WHAT TO DO>
What follows is a listing; restate every line of it word for word.

GIVEN MATERIAL>

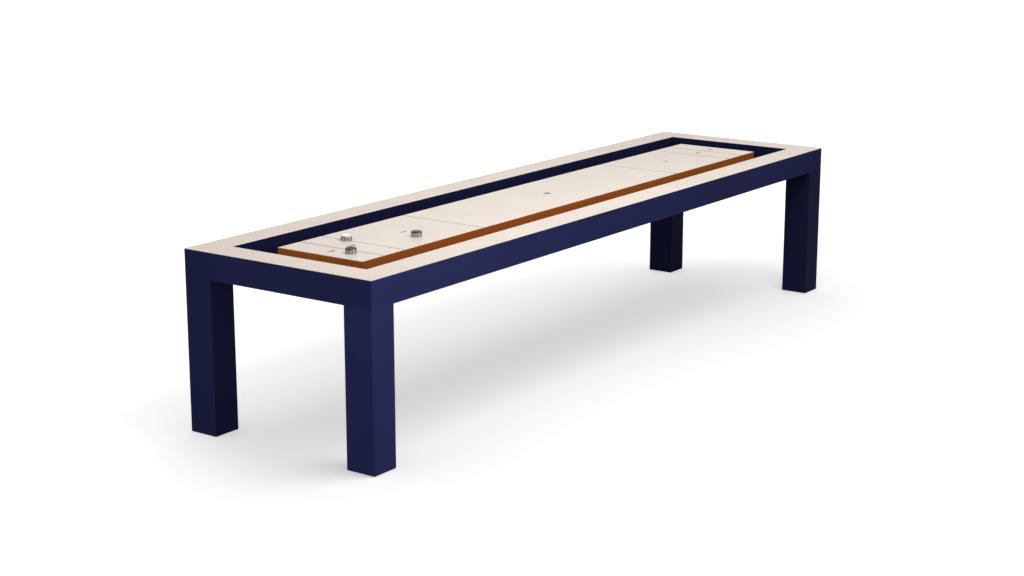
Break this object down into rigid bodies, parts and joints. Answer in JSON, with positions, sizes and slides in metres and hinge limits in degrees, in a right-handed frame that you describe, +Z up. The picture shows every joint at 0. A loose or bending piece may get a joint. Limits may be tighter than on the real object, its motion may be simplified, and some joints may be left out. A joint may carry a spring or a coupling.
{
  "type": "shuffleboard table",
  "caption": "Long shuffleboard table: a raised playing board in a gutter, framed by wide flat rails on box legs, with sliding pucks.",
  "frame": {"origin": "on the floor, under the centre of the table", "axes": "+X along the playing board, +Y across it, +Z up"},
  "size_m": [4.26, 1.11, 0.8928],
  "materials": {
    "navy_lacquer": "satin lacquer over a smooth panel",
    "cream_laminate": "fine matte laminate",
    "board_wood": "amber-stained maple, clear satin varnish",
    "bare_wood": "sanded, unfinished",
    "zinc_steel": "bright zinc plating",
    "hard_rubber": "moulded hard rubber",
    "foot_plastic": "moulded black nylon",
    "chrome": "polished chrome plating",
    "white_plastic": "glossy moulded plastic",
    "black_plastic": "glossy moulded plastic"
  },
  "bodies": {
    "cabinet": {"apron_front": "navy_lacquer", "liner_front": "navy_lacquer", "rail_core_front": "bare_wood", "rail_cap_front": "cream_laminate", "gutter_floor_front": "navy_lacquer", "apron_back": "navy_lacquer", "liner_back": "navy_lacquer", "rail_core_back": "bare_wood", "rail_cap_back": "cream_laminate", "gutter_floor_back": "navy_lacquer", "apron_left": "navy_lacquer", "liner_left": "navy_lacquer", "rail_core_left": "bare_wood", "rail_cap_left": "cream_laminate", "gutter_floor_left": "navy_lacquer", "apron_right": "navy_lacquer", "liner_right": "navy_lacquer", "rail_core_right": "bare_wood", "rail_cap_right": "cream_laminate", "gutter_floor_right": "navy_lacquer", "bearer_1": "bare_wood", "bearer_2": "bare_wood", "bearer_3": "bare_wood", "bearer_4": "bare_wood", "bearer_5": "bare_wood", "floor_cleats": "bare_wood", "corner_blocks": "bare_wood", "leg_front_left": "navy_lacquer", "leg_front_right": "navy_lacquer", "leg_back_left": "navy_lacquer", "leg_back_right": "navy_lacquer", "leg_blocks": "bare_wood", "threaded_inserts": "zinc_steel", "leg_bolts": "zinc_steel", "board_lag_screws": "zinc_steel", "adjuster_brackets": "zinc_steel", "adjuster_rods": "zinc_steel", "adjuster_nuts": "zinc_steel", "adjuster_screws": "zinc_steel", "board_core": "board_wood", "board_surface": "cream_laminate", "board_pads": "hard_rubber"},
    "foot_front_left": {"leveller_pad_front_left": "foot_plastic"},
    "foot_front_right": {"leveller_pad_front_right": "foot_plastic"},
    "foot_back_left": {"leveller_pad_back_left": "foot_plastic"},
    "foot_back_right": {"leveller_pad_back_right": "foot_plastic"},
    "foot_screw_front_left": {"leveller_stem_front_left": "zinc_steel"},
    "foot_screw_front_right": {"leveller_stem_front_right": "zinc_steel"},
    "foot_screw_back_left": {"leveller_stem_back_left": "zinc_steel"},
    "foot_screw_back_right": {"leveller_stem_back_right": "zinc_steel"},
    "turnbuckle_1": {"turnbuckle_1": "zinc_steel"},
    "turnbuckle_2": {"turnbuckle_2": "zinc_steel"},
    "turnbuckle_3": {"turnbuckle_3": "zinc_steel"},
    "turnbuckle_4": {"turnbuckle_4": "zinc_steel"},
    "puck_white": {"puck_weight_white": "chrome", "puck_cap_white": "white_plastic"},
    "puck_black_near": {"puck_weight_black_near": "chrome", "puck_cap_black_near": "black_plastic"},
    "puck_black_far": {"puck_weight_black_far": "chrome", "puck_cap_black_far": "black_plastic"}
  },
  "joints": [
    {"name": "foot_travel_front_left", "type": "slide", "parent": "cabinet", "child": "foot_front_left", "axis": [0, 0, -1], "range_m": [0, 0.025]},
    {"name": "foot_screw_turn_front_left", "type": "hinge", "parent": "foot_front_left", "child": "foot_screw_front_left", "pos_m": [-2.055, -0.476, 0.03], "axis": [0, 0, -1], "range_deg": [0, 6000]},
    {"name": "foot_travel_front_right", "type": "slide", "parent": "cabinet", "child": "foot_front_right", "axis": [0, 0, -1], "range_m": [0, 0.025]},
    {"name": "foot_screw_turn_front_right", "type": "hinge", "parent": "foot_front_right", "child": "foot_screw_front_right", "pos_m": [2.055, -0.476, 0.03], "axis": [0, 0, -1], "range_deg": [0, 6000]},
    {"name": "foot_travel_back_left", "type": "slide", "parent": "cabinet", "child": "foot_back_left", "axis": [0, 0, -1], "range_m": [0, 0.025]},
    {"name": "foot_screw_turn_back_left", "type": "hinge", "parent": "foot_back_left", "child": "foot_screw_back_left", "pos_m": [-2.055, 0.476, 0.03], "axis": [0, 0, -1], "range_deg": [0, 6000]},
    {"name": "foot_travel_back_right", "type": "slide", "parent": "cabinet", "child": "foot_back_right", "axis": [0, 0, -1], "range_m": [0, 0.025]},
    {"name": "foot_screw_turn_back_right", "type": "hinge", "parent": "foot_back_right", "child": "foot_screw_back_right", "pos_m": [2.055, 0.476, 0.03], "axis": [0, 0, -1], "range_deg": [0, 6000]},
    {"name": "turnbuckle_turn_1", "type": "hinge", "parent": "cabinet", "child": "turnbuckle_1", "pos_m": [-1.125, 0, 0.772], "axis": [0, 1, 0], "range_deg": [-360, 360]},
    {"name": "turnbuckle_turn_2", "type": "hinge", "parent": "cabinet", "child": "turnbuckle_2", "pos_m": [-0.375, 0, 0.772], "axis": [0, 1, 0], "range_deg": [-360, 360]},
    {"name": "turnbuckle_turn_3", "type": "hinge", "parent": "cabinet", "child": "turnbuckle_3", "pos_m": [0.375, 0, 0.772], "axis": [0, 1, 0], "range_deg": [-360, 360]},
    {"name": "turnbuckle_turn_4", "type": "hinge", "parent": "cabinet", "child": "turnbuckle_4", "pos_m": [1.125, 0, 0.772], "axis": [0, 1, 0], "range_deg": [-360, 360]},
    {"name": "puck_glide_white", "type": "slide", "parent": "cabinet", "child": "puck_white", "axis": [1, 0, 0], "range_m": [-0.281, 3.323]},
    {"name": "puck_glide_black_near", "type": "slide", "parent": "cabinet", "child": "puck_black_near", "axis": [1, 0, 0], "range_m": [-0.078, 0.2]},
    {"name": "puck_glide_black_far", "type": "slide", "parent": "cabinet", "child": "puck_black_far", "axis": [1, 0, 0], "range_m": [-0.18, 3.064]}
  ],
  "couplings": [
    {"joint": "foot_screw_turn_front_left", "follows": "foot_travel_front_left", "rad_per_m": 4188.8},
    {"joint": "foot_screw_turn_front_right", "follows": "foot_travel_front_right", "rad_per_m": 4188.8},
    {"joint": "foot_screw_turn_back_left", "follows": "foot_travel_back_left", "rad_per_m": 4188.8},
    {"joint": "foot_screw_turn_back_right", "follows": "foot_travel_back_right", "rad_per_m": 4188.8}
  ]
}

TASK RESPONSE>
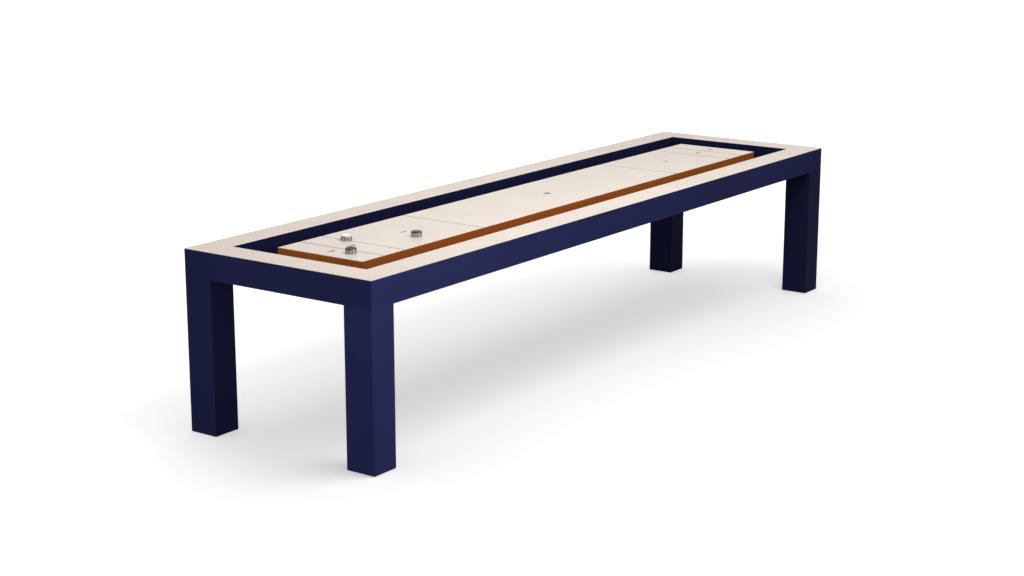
Break this object down into rigid bodies, parts and joints. Answer in JSON, with positions, sizes and slides in metres and hinge limits in degrees, in a right-handed frame that you describe, +Z up. The picture shows every joint at 0. A loose or bending piece may get a joint. Limits may be tighter than on the real object, its motion may be simplified, and some joints may be left out. A joint may carry a spring or a coupling.
{
  "type": "shuffleboard table",
  "caption": "Long shuffleboard table: a raised playing board in a gutter, framed by wide flat rails on box legs, with sliding pucks.",
  "frame": {"origin": "on the floor, under the centre of the table", "axes": "+X along the playing board, +Y across it, +Z up"},
  "size_m": [4.26, 1.11, 0.8928],
  "materials": {
    "navy_lacquer": "satin lacquer over a smooth panel",
    "cream_laminate": "fine matte laminate",
    "board_wood": "amber-stained maple, clear satin varnish",
    "bare_wood": "sanded, unfinished",
    "zinc_steel": "bright zinc plating",
    "hard_rubber": "moulded hard rubber",
    "foot_plastic": "moulded black nylon",
    "chrome": "polished chrome plating",
    "white_plastic": "glossy moulded plastic",
    "black_plastic": "glossy moulded plastic"
  },
  "bodies": {
    "cabinet": {"apron_front": "navy_lacquer", "liner_front": "navy_lacquer", "rail_core_front": "bare_wood", "rail_cap_front": "cream_laminate", "gutter_floor_front": "navy_lacquer", "apron_back": "navy_lacquer", "liner_back": "navy_lacquer", "rail_core_back": "bare_wood", "rail_cap_back": "cream_laminate", "gutter_floor_back": "navy_lacquer", "apron_left": "navy_lacquer", "liner_left": "navy_lacquer", "rail_core_left": "bare_wood", "rail_cap_left": "cream_laminate", "gutter_floor_left": "navy_lacquer", "apron_right": "navy_lacquer", "liner_right": "navy_lacquer", "rail_core_right": "bare_wood", "rail_cap_right": "cream_laminate", "gutter_floor_right": "navy_lacquer", "bearer_1": "bare_wood", "bearer_2": "bare_wood", "bearer_3": "bare_wood", "bearer_4": "bare_wood", "bearer_5": "bare_wood", "floor_cleats": "bare_wood", "corner_blocks": "bare_wood", "leg_front_left": "navy_lacquer", "leg_front_right": "navy_lacquer", "leg_back_left": "navy_lacquer", "leg_back_right": "navy_lacquer", "leg_blocks": "bare_wood", "threaded_inserts": "zinc_steel", "leg_bolts": "zinc_steel", "board_lag_screws": "zinc_steel", "adjuster_brackets": "zinc_steel", "adjuster_rods": "zinc_steel", "adjuster_nuts": "zinc_steel", "adjuster_screws": "zinc_steel", "board_core": "board_wood", "board_surface": "cream_laminate", "board_pads": "hard_rubber"},
    "foot_front_left": {"leveller_pad_front_left": "foot_plastic"},
    "foot_front_right": {"leveller_pad_front_right": "foot_plastic"},
    "foot_back_left": {"leveller_pad_back_left": "foot_plastic"},
    "foot_back_right": {"leveller_pad_back_right": "foot_plastic"},
    "foot_screw_front_left": {"leveller_stem_front_left": "zinc_steel"},
    "foot_screw_front_right": {"leveller_stem_front_right": "zinc_steel"},
    "foot_screw_back_left": {"leveller_stem_back_left": "zinc_steel"},
    "foot_screw_back_right": {"leveller_stem_back_right": "zinc_steel"},
    "turnbuckle_1": {"turnbuckle_1": "zinc_steel"},
    "turnbuckle_2": {"turnbuckle_2": "zinc_steel"},
    "turnbuckle_3": {"turnbuckle_3": "zinc_steel"},
    "turnbuckle_4": {"turnbuckle_4": "zinc_steel"},
    "puck_white": {"puck_weight_white": "chrome", "puck_cap_white": "white_plastic"},
    "puck_black_near": {"puck_weight_black_near": "chrome", "puck_cap_black_near": "black_plastic"},
    "puck_black_far": {"puck_weight_black_far": "chrome", "puck_cap_black_far": "black_plastic"}
  },
  "joints": [
    {"name": "foot_travel_front_left", "type": "slide", "parent": "cabinet", "child": "foot_front_left", "axis": [0, 0, -1], "range_m": [0, 0.025]},
    {"name": "foot_screw_turn_front_left", "type": "hinge", "parent": "foot_front_left", "child": "foot_screw_front_left", "pos_m": [-2.055, -0.476, 0.03], "axis": [0, 0, -1], "range_deg": [0, 6000]},
    {"name": "foot_travel_front_right", "type": "slide", "parent": "cabinet", "child": "foot_front_right", "axis": [0, 0, -1], "range_m": [0, 0.025]},
    {"name": "foot_screw_turn_front_right", "type": "hinge", "parent": "foot_front_right", "child": "foot_screw_front_right", "pos_m": [2.055, -0.476, 0.03], "axis": [0, 0, -1], "range_deg": [0, 6000]},
    {"name": "foot_travel_back_left", "type": "slide", "parent": "cabinet", "child": "foot_back_left", "axis": [0, 0, -1], "range_m": [0, 0.025]},
    {"name": "foot_screw_turn_back_left", "type": "hinge", "parent": "foot_back_left", "child": "foot_screw_back_left", "pos_m": [-2.055, 0.476, 0.03], "axis": [0, 0, -1], "range_deg": [0, 6000]},
    {"name": "foot_travel_back_right", "type": "slide", "parent": "cabinet", "child": "foot_back_right", "axis": [0, 0, -1], "range_m": [0, 0.025]},
    {"name": "foot_screw_turn_back_right", "type": "hinge", "parent": "foot_back_right", "child": "foot_screw_back_right", "pos_m": [2.055, 0.476, 0.03], "axis": [0, 0, -1], "range_deg": [0, 6000]},
    {"name": "turnbuckle_turn_1", "type": "hinge", "parent": "cabinet", "child": "turnbuckle_1", "pos_m": [-1.125, 0, 0.772], "axis": [0, 1, 0], "range_deg": [-360, 360]},
    {"name": "turnbuckle_turn_2", "type": "hinge", "parent": "cabinet", "child": "turnbuckle_2", "pos_m": [-0.375, 0, 0.772], "axis": [0, 1, 0], "range_deg": [-360, 360]},
    {"name": "turnbuckle_turn_3", "type": "hinge", "parent": "cabinet", "child": "turnbuckle_3", "pos_m": [0.375, 0, 0.772], "axis": [0, 1, 0], "range_deg": [-360, 360]},
    {"name": "turnbuckle_turn_4", "type": "hinge", "parent": "cabinet", "child": "turnbuckle_4", "pos_m": [1.125, 0, 0.772], "axis": [0, 1, 0], "range_deg": [-360, 360]},
    {"name": "puck_glide_white", "type": "slide", "parent": "cabinet", "child": "puck_white", "axis": [1, 0, 0], "range_m": [-0.281, 3.323]},
    {"name": "puck_glide_black_near", "type": "slide", "parent": "cabinet", "child": "puck_black_near", "axis": [1, 0, 0], "range_m": [-0.078, 0.2]},
    {"name": "puck_glide_black_far", "type": "slide", "parent": "cabinet", "child": "puck_black_far", "axis": [1, 0, 0], "range_m": [-0.18, 3.064]}
  ],
  "couplings": [
    {"joint": "foot_screw_turn_front_left", "follows": "foot_travel_front_left", "rad_per_m": 4188.8},
    {"joint": "foot_screw_turn_front_right", "follows": "foot_travel_front_right", "rad_per_m": 4188.8},
    {"joint": "foot_screw_turn_back_left", "follows": "foot_travel_back_left", "rad_per_m": 4188.8},
    {"joint": "foot_screw_turn_back_right", "follows": "foot_travel_back_right", "rad_per_m": 4188.8}
  ]
}